Task details
Restate the opening lines of the material below word for word, stopping after the line that contains "# ---- finishing".

Data excerpt

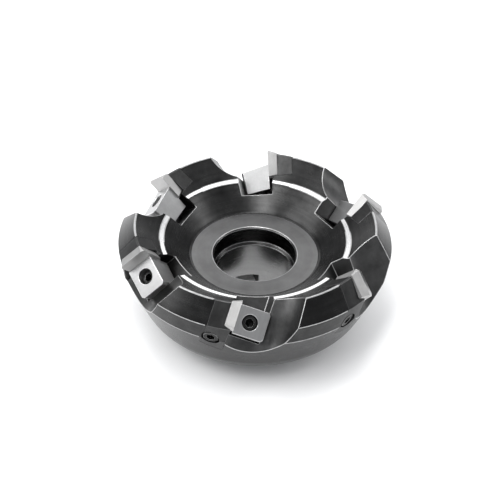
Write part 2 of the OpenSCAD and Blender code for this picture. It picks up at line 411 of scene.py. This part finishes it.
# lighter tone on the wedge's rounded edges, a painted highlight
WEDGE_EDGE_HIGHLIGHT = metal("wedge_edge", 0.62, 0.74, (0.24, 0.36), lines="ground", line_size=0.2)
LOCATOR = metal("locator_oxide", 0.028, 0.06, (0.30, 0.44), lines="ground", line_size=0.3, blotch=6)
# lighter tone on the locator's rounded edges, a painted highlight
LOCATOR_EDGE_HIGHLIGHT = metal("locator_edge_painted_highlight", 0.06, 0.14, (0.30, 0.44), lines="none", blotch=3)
SCREW = metal("screw_oxide", 0.02, 0.045, (0.34, 0.5), lines="none", line_size=0.4, blotch=3)
# lighter tone on the screws' rounded edges, a painted highlight
SCREW_EDGE_HIGHLIGHT = metal("screw_edge_painted_highlight", 0.12, 0.3, (0.3, 0.42), lines="none", blotch=2)
BODY_MATERIALS = [BODY, LAND_AND_PAINTED_HIGHLIGHT, FLOOR, EDGE, BORE_STEEL, MILLED, SEAM]


# ---- finishing a piece ---------------------------------------------------------------

def soften(obj, width, edge_slot=1, limit=12):
    """Rounds the edges sharper than the limit in degrees, and gives the rounds the material of a
    slot. Flat faces are joined up first, because short edges beside a sharp one would fold over."""
    bm = bmesh.new()
    bm.from_mesh(obj.data)
    bmesh.ops.dissolve_limit(bm, angle_limit=math.radians(0.15), verts=bm.verts, edges=bm.edges,
                             delimit={"MATERIAL"})
    bm.to_mesh(obj.data)
    bm.free()
    for poly in obj.data.polygons:
        poly.use_smooth = True
    mod = obj.modifiers.new("weld", "WELD")
    mod.merge_threshold = 0.05
    mod = obj.modifiers.new("edge", "BEVEL")
    mod.width, mod.segments = width, 2
    mod.limit_method, mod.angle_limit = "ANGLE", math.radians(limit)
    mod.use_clamp_overlap = False
    mod.loop_slide = False
    mod.miter_outer = "MITER_ARC"
    # the rounds take the slot's lighter material, which paints a highlight along the edges
    mod.material = edge_slot
    settle(obj)
    mod = obj.modifiers.new("normals", "WEIGHTED_NORMAL")
    mod.keep_sharp = True
    settle(obj)


def note_place(obj):
    """Keeps each point's place in the tooth's frame, for the grinding marks."""
    mesh = obj.data
    layer = mesh.attributes.new("tooth_place", "FLOAT_VECTOR", "POINT")
    for item, vertex in zip(layer.data, mesh.vertices):
        item.vector = vertex.co


def place(obj, name, node, body, slot, matrix):
    """Finishes a shape in millimetres as one piece, which stands for its CAD node and rides on its body."""
    obj.name = name
    obj.data.name = name
    obj.data.transform(Matrix.Scale(MM, 4) @ matrix)
    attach(obj, body)
    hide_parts(node)


def copies(obj, kind, slot, fixed=False):
    """Places a tooth's piece at all the teeth. A fixed one rides on the cutter, others on their own body."""
    note_place(obj)
    for k in range(TEETH):
        piece = bpy.data.objects.new(kind, obj.data.copy())
        bpy.context.scene.collection.objects.link(piece)
        node = f"{kind}_{k + 1}"
        place(piece, f"{node}_piece", node, "cutter" if fixed else node, slot, tooth(k))
    bpy.data.objects.remove(obj)


def dress(obj, *materials):
    """Gives the object these materials, in this order of slots."""
    obj.data.materials.clear()
    for material in materials:
        obj.data.materials.append(material)


# ---- cutter body ---------------------------------------------------------------------

# the runs of the profile that aren't black; the rim land and the ridge are ground steel whose light tone is
# partly a painted highlight
ZONES = [(FLOOR, RELIEF, WALL_FOOT), (LAND_AND_PAINTED_HIGHLIGHT, WALL_TOP, RIM), (LAND_AND_PAINTED_HIGHLIGHT, RIDGE_IN, RIDGE_OUT),
         (BORE_STEEL, BORE, BORE_FOOT), (BORE_STEEL, BORE_FOOT, BACK_IN)]


def distance_to(point, a, b):
    """Distance of a point from the line between two others."""
    p, a, b = Vector(point), Vector(a), Vector(b)
    t = max(0, min(1, (p - a).dot(b - a) / (b - a).length_squared))
    return (p - a.lerp(b, t)).length


def material_of(mesh, poly):
    """Which material a face of the body takes, from where it lies on the ring's profile."""
    spots = [(math.hypot(v.x, v.y), v.z) for v in (mesh.vertices[i].co for i in poly.vertices)]

    def lies_on(a, b):
        return all(distance_to(s, a, b) < 0.03 for s in spots)

    for material, a, b in ZONES:
        if lies_on(a, b):
            return material
    turned = any(lies_on(a, b) for a, b in zip(PROFILE, PROFILE[1:] + PROFILE[:1]))
    return BODY if turned else MILLED


def tooth_cutter():
    """All that is cut out of the body at one tooth, in the tooth's frame."""
    tool = new_object("cutter", gullet())
    combine(tool, seat_space(), "UNION")
    combine(tool, wedge_slot(), "UNION")
    combine(tool, rod(SCREW_R, -TAP_DEPTH, 0, where=move(*SCREW_AT, 0)), "UNION")
    for low, high in LOC_BLOCKS:
        combine(tool, slab(low, high), "UNION")
    combine(tool, rod(SHANK_R, -SHANK_LEN - SHANK_SPARE, SHANK_SPARE, 40, LOCATOR_SCREW), "UNION")
    combine(tool, rod(HEAD_HOLE_R, 0, FAR / 2, 64, LOCATOR_SCREW), "UNION")
    return tool


def dull_seams(mesh):
    """The edges of the locator pockets stay black; the others keep the light edge tone, worn steel with a
    painted highlight.
    """
    frames = [tooth(k).inverted() for k in range(TEETH)]
    for poly in mesh.polygons:
        if poly.material_index != BODY_MATERIALS.index(EDGE):
            continue
        spots = [f @ poly.center for f in frames]
        if any(LOC_BACK - 1 < p.y < -1 and -4 < p.x < 28 and -22 < p.z < 20 for p in spots):
            poly.material_index = BODY_MATERIALS.index(SEAM)


def cutter_body():
    body = new_object("body", ring())
    tool = tooth_cutter()
    for k in range(TEETH):
        bm = bmesh.new()
        bm.from_mesh(tool.data)
        bm.transform(tooth(k))
        combine(body, bm)
    bpy.data.objects.remove(tool)
    for side in (0, 180):
        bm = block((0, -DRIVE_SLOT_W / 2, -1), (FAR, DRIVE_SLOT_W / 2, DRIVE_SLOT_H))
        bm.transform(turn("Z", side))
        combine(body, bm)
    dress(body, *BODY_MATERIALS)
    for poly in body.data.polygons:
        poly.material_index = BODY_MATERIALS.index(material_of(body.data, poly))
    soften(body, 0.28, BODY_MATERIALS.index(EDGE))
    dull_seams(body.data)
    place(body, "cutter_ring", "cutter_body", "cutter", "body_steel", Matrix.Identity(4))


# ---- the pieces at each tooth ----------------------------------------------------------

def inserts():
    obj = new_object("insert", insert_shape())
    dress(obj, CARBIDE, CARBIDE_EDGE)
    soften(obj, 0.14)
    copies(obj, "insert", "carbide")


def wedges():
    obj = new_object("wedge", wedge_shape())
    combine(obj, rod(SCREW_R, -FAR, FAR, 72, move(*SCREW_AT, 0)))
    dress(obj, WEDGE, WEDGE_EDGE_HIGHLIGHT)
    soften(obj, 0.3)
    copies(obj, "wedge", "wedge_steel")


def wedge_screws():
    """Differential screws: right-hand below the neck, left-hand above it."""
    r, neck = SCREW_R - GAP, -SCREW_NECK
    rows = [(r - 0.8, -SCREW_FOOT, 0, 0), (r, -SCREW_FOOT + 0.8, 0, 0)]
    rows += thread_rows(r, -SCREW_FOOT + 0.9, neck - 1.1, SCREW_THREAD, SCREW_PITCH)
    rows += [(r - 0.75, neck - 0.7, 0, 0), (r - 0.75, neck + 0.7, 0, 0)]
    rows += thread_rows(r, neck + 1.1, -SCREW_TOP - 0.9, SCREW_THREAD, -SCREW_PITCH)
    rows += [(r, -SCREW_TOP - 0.7, 0, 0), (r - 0.7, -SCREW_TOP, 0, 0)]
    obj = threaded(rows, SCREW_SOCKET, where=move(*SCREW_AT, 0))
    dress(obj, SCREW, SCREW_EDGE_HIGHLIGHT)
    soften(obj, 0.12, limit=50)
    copies(obj, "wedge_screw", "screw_steel")


def locators():
    """The pocket's blocks, trimmed by the ring's surface and the insert's seat."""
    obj = new_object("locator", slab(*LOC_BLOCKS[0]))
    for low, high in LOC_BLOCKS[1:]:
        combine(obj, slab(low, high), "UNION")
    bm = ring()
    bm.transform(tooth(0).inverted())
    combine(obj, bm, "INTERSECT")
    combine(obj, seat_space())
    combine(obj, rod(SHANK_R + 0.2, -FAR / 2, FAR / 2, 48, LOCATOR_SCREW))
    combine(obj, rod(HEAD_HOLE_R, 0, FAR / 2, 64, LOCATOR_SCREW))
    dress(obj, LOCATOR, LOCATOR_EDGE_HIGHLIGHT)
    soften(obj, 0.22)
    copies(obj, "locator", "locator_steel", fixed=True)


def locator_screws():
    rows = [(SHANK_R - 0.5, -SHANK_LEN, 0, 0), (SHANK_R, -SHANK_LEN + 0.5, 0, 0)]
    rows += thread_rows(SHANK_R, -SHANK_LEN + 0.6, -1.5, LOC_THREAD, LOC_PITCH)
    rows += [(SHANK_R, -1.2, 0, 0), (SHANK_R, 0, 0, 0), (HEAD_R - 0.2, 0, 0, 0), (HEAD_R, 0.2, 0, 0),
             (HEAD_R, HEAD_T - 0.5, 0, 0), (HEAD_R - 0.5, HEAD_T, 0, 0)]
    obj = threaded(rows, LOC_SOCKET, where=LOCATOR_SCREW)
    dress(obj, SCREW, SCREW_EDGE_HIGHLIGHT)
    soften(obj, 0.1, limit=40)
    copies(obj, "locator_screw", "screw_steel", fixed=True)


cutter_body()
inserts()
wedges()
wedge_screws()
locators()
locator_screws()


# ---- floor, light and camera -------------------------------------------------------------

CAMERA_AZIMUTH, CAMERA_ELEVATION, CAMERA_ROLL = 163, 39.1, 1.8
CAMERA_DISTANCE = 0.780
AIM = Vector((0, 0, 0.0525))
GLOSSY_WORLD, EVEN_WORLD = 0.55, 0.95   # strength of the surroundings in reflections, and otherwise


def facing(azimuth, elevation, distance):
    """Matrix of a light or camera that looks at AIM from a place given in degrees and metres."""
    a, e = math.radians(azimuth), math.radians(elevation)
    away = Vector((math.cos(e) * math.cos(a), math.cos(e) * math.sin(a), math.sin(e)))
    return Matrix.Translation(AIM + away * distance) @ away.to_track_quat("Z", "Y").to_matrix().to_4x4()


def make_floor():
    bm = block((-3000, -3000, -40), (3000, 3000, -0.05))
    bm.transform(Matrix.Scale(MM, 4))
    floor = new_object("floor", bm)
    n = Nodes("floor_paper")
    fleck = n.noise(n.add("TexCoord").outputs["Object"], 40)
    n.feed(n.shader.inputs["Base Color"], n.ramp(fleck, [(0.3, grey(0.9)), (0.7, grey(0.93))]))
    n.shader.inputs["Roughness"].default_value = 0.9
    dress(floor, n.material)


def softbox(name, azimuth, elevation, distance, size, power):
    """Area light; its azimuth is measured from the camera's, to its left."""
    light = bpy.data.lights.new(name, "AREA")
    light.shape = "RECTANGLE"
    light.size, light.size_y = size
    light.energy = power
    obj = bpy.data.objects.new(name, light)
    bpy.context.scene.collection.objects.link(obj)
    obj.matrix_world = facing(CAMERA_AZIMUTH - azimuth, elevation, distance)


def make_world():
    """Even light all round, which the steel reflects more faintly than the floor is lit by it."""
    world = bpy.data.worlds.new("studio")
    bpy.context.scene.world = world
    world.use_nodes = True
    tree = world.node_tree
    background = tree.nodes["Background"]
    background.inputs["Color"].default_value = (0.80, 0.81, 0.83, 1)
    path = tree.nodes.new("ShaderNodeLightPath")
    strength = tree.nodes.new("ShaderNodeMapRange")
    strength.inputs["To Min"].default_value = EVEN_WORLD
    strength.inputs["To Max"].default_value = GLOSSY_WORLD
    tree.links.new(path.outputs["Is Glossy Ray"], strength.inputs["Value"])
    tree.links.new(strength.outputs["Result"], background.inputs["Strength"])


def make_camera():
    data = bpy.data.cameras.new("camera")
    data.sensor_width = 36
    data.lens = 108
    data.shift_x = -0.0106
    data.shift_y = -0.0276
    data.clip_start = 0.01
    cam = bpy.data.objects.new("camera", data)
    bpy.context.scene.collection.objects.link(cam)
    cam.matrix_world = facing(CAMERA_AZIMUTH, CAMERA_ELEVATION, CAMERA_DISTANCE) @ turn("Z", CAMERA_ROLL)
    bpy.context.scene.camera = cam


make_floor()
make_world()
softbox("strip", 20, 71, 0.9, (0.2, 0.8), 4.8)
softbox("left", 85, 38, 1.1, (0.8, 0.7), 6.5)
softbox("right", -100, 30, 1.1, (0.3, 0.8), 3)
softbox("back", 178, 24, 1.1, (1.4, 0.4), 3)
softbox("back_high", 178, 60, 1.1, (1.4, 0.25), 3)
make_camera()
bpy.context.scene.view_settings.view_transform = "Standard"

Final result
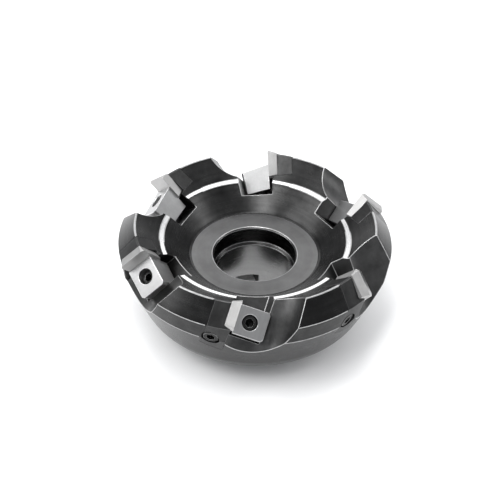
Write part 2 of the OpenSCAD and Blender code for this picture. It picks up at line 411 of scene.py. This part finishes it.
# lighter tone on the wedge's rounded edges, a painted highlight
WEDGE_EDGE_HIGHLIGHT = metal("wedge_edge", 0.62, 0.74, (0.24, 0.36), lines="ground", line_size=0.2)
LOCATOR = metal("locator_oxide", 0.028, 0.06, (0.30, 0.44), lines="ground", line_size=0.3, blotch=6)
# lighter tone on the locator's rounded edges, a painted highlight
LOCATOR_EDGE_HIGHLIGHT = metal("locator_edge_painted_highlight", 0.06, 0.14, (0.30, 0.44), lines="none", blotch=3)
SCREW = metal("screw_oxide", 0.02, 0.045, (0.34, 0.5), lines="none", line_size=0.4, blotch=3)
# lighter tone on the screws' rounded edges, a painted highlight
SCREW_EDGE_HIGHLIGHT = metal("screw_edge_painted_highlight", 0.12, 0.3, (0.3, 0.42), lines="none", blotch=2)
BODY_MATERIALS = [BODY, LAND_AND_PAINTED_HIGHLIGHT, FLOOR, EDGE, BORE_STEEL, MILLED, SEAM]


# ---- finishing a piece ---------------------------------------------------------------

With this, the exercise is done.